The top two in points, Josef Newgarden and Alexander Rossi, will start third and fourth after both slapping the wall on their Fast 6 runs.

“I knew it would take a big lap and I was going for it. I went for it in Turn 11 and I ended up sliding and tapping the wall and bent the toe link, so I just had to get out of the way after that,” said Newgarden.

Rossi was similarly underwhelmed after clipping the wall on his final lap.

“I was on a lap that I thought was going to put us up more than it ultimately was going to, so I guess it just cost us third versus fourth,” Rossi mused. “The guys in front of us have a pretty good gap so we need to understand why that is.

“Firestone came up with a different tire for this year. And it’s lower grip, for sure, especially in the rears. So…trying to find that balance of protecting the rears but then not inducing too much understeer in the concrete patches, which exist in a lot of places here. It’s tough — it’s probably the toughest street course we go to, and we’ve got a lot of work to do overnight to figure out how to win this thing.”

The second Chip Ganassi Honda of Felix Rosenqvist and the Ed Carpenter Racing Chevrolet of Ed Jones rounded out the Fast 6. Marco Andretti also had an encouraging day for Andretti Autosport, posting his best qualifying session of the year in 10th.

Some big surprises came in the first round, as Will Power failed to advance, missing the top-six cut by a few tenths. Local hero James Hinchcliffe was also knocked out in the first round, in his case by a brilliant final lap from Ed Carpenter Racing’s Ed Jones that ended Pagenaud’s streak of sessions at the top of the times.

Colton Herta was another surprising non-entry in the Fast 12, although he was seeing the brighter side of it.
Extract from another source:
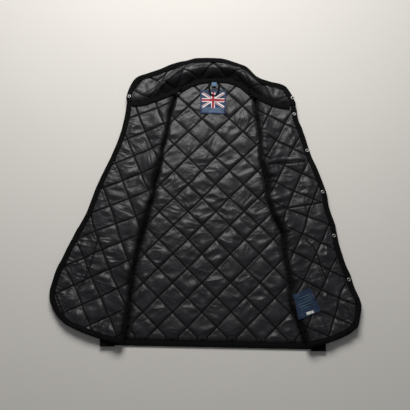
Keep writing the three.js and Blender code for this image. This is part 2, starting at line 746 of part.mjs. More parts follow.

“It was a very competitive group and we just missed it — a bit too heavy on the front grip; we were sliding around a lot,” he related. “I think with the reds (option tires) you want a bit of understeer; that tends to be the way that the reds work the best. But this is probably the most hectic race of the year — the windows are huge so you can really do a lot starting from the back. I think it can completely flipflop.”